MSMS students dominate this year’s Ephemera Prize

Ephemera+Prize+winners+pose+with+awards+at+recognition+ceremony.+From+left+to+right+are+junior+Ava+Noe%2C+senior+Chloe+Dobbins%2C+senior+Makenzie+Brannon+and+senior+Nathane+George.

Nora Courtney

Ephemera Prize winners pose with awards at recognition ceremony. From left to right are junior Ava Noe, senior Chloe Dobbins, senior Makenzie Brannon and senior Nathane George.

Helena Munoz, Staff Writer

Four of the five winning entries in this year’s Ephemera Prize were submmited by MSMS students: junior Ava Noe and seniors Makenzie Brannon, Nathané George and Chloe Dobbins. Junior Maryann Dang also received an honorable mention for her work.

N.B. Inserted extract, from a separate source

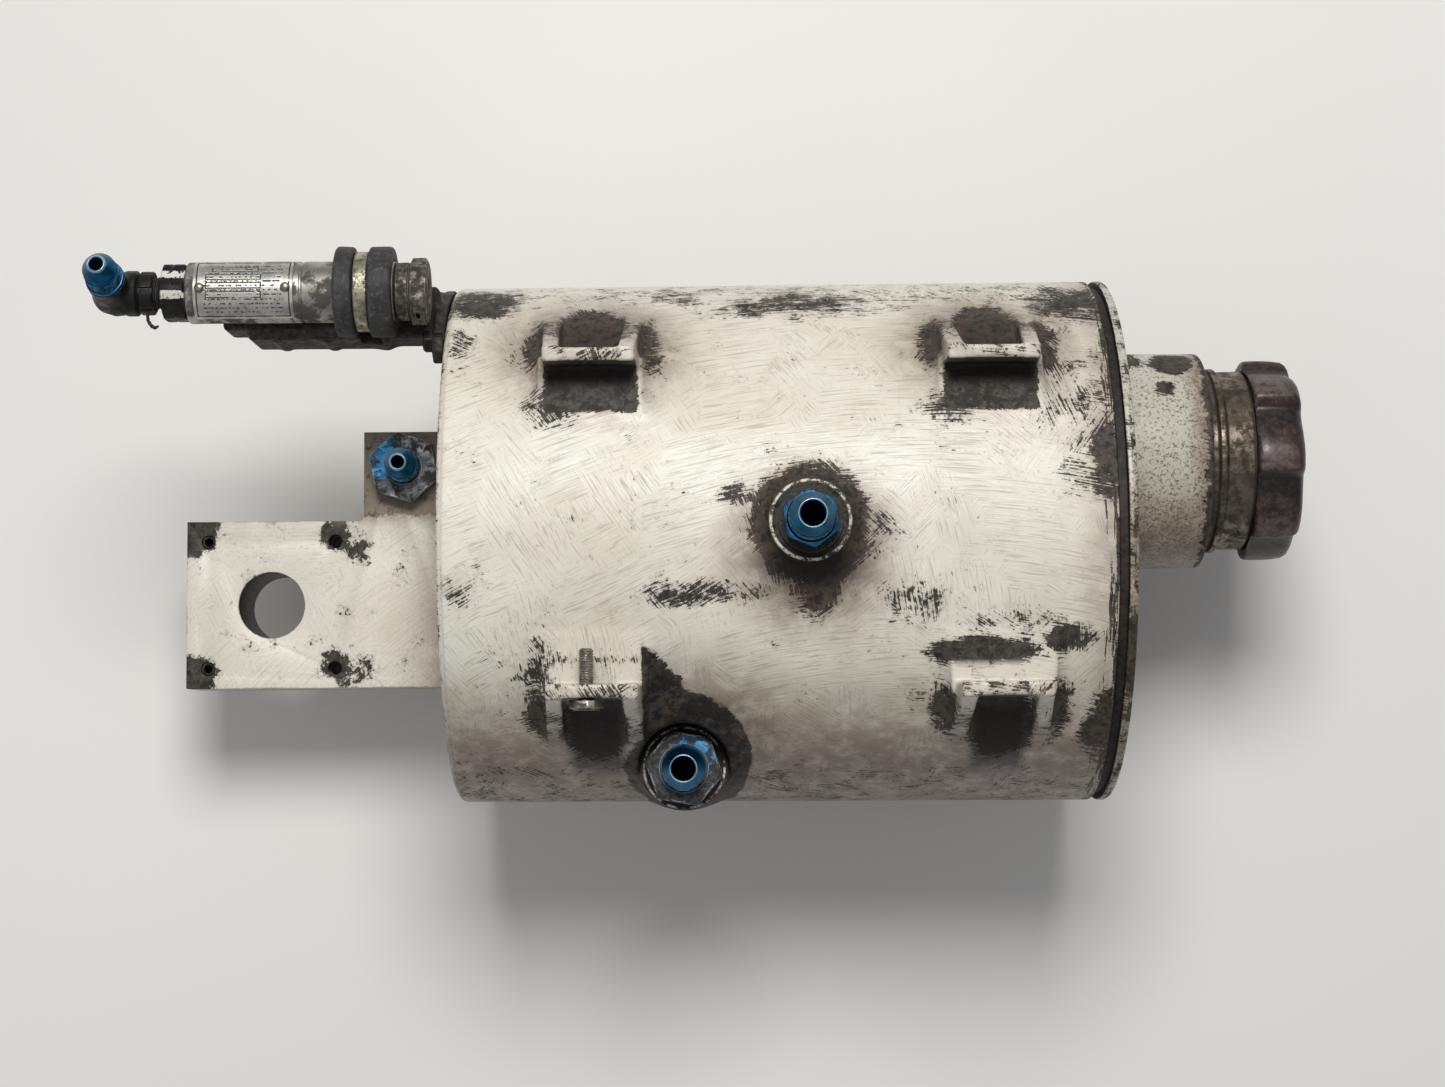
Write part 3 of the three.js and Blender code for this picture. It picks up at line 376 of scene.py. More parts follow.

The Ephemera Prize is named in honor of famous writer Eudora and the Mississippi University for Women’s early creative writing journals. Students from across Mississippi are invited to respond to the competition with either a poem, essay or short fiction story. A $200 prize is awarded to the top five entries, which will be later honored at the Eudora Welty Writer’s Symposium. At this event, the winners read their work and go to lunch with symposium authors.

This year’s prompt was “Telling Stories, Charting a Future: ‘Coming to the end of the road… the jumping off place.'” Students were also allowed to respond to Welty’s short story “No Place For You, My Love.” This year the judges were Chantal James and Jacqueline Trimble, who are also featured at this year’s Welty Symposium.

“I read the prompt and I saw it as an easy way to express myself,” Brannon said. “I don’t know I thought it was a pretty open prompt so there was a lot of room for expression.”

Both George and Dang said they initially didn’t submit any of their work to the competition until Thomas Richardson, former creative writing teacher who was in charge of sending out the submissions, reached out to them and asked for their permission to submit their work.

“Richardson emailed me and said that I should submit my college essay, and so I did,” George said. “I know a lot of people didn’t do that, but I just wrote my essay for myself, and then it happened to fit the competition’s prompt.”

“I actually hadn’t read the prompt when I summited it. Richardson reached out to me and asked if he could submit my first submission of creative writing when I was in the class,” Dang said. “I didn’t have much hope for it … and then I won an honorable mention, so that was very surprising to me.”

Brannon said she wrote her poem “The Side of the Road in Columbus, MS” simply because she wanted to share with other people how beautiful the side of the road was.

She also said she has never summited her work but is now inspired to do so.

“I haven’t done any competitions before this, but now I am going to get into it,” Brannon said. “I’ve always written just because I loved reading, and so I was like, I’m going to try writing, and then I just loved it. Writing is just a way to get ideas out of my brain.”

Dang said she wrote her poem “Stir fry of tradition,” thinking about the very strict gender roles women in her culture must endure.

“On a surface level, it’s the narrative of a girl helping her mom cook and having her mom teach her how to cook,” Dang said. “And having the girl get emotional about it because the teaching on how to cook is the tip of an iceberg of a bigger thing over how people in my culture, especially women, are pushed to very strict gender roles in which they women have to cook and clean while the men go out and work. It’s about this girl having this experience with her mother but also having this turmoil inside which she knows she has to conform to in the future.”

George said they ultimately decided to submit their essay “Dirty” to the conquest because they wanted to inspire other people to talk about their struggles in life.

“I submitted the essay because if I won, I want people to be encouraged to write more about the struggles they’ve had in life,” George said. “Because writing like that was very therapeutic, writing about my struggles is a little breath of air, and I want more people to share their stories.”

When asked if he was surprised by the overwhelming domination MSMS students had on this year’s Ephemera Prize, Richardson said surprised was not the right word.

“I don’t think surprised is an accurate description because I know how talented these students are. I think proud is more of an accurate word because I’ve seen how hard these students worked,” Richardson said. “Sometimes we forget people just don’t roll out of bed with talent. It takes practice and a commitment to revision and reimagining. I’m proud of the hard work these students put in.”